Intra-host VM ⇔ VM Performance
Two 64-bit Debian Wheezy VMs were installed onto a host based on a XenServer installation with an updated 3.13 RC kernel containing the multi-queue netback patches. The Debian kernels were updated to include the multi-queue netfront patches. Each VM had 16 VCPUs and 4 GB RAM. dom0 was configured with 8 VCPU and 2 GB RAM (due to limitations in the 32-bit kernel, it was not possible to configure 16 VCPUs in dom0).
The host was a Haswell-class Intel Xeon system with 56 cores, each running at 2.2 GHz. It has 32 GB RAM.
Tests were performed using iperf between the two VMs, with parameters set as for the inter-host tests described above. Since this setup is symmetric, tests were carried out one-way only (i.e. from VM2 to VM1).
Analysis proceeded as described above.
Results: VM ⇔ VM
Without the limitations imposed by a 10 Gbit/s NIC, and with sufficient CPUs to give each queue a VCPU in both the guest and in dom0, it becomes clear that increasing the number of queues always results in an increase in aggregate throughput when multiple TCP streams are used.
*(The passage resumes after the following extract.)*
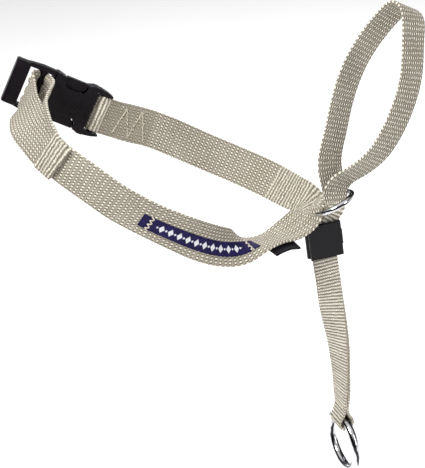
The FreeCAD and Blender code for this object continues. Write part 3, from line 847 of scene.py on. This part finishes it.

In the above plot, there is a clear benefit to having two or more queues when two or more TCP streams are active, although the gap between 2 and 8 queues appears to be smaller. It is likely that the TCP streams are not ideally balanced across queues, which will tend to reduce the apparent scaling. Comparing the 8-queue, 8-stream data point with the 1-queue, 8-stream point, it becomes clear that this multi-queue implementation delivers a 71% improvement in aggregate throughput. (i.e. 171% of the single queue throughput).
In all cases where multiple TCP streams were present, using more than one pair of shared rings (i.e. multiple queues) delivers an improvement in aggregate throughput. The precise nature of this improvement depends strongly on the environment, in particular the availability of distinct CPUs for processing, and will vary from system to system. In particular, the results above show that it is possible for a Linux guest to saturate a 10 Gbit/s physical NIC using eight TCP streams and four or eight queues on its virtual interface.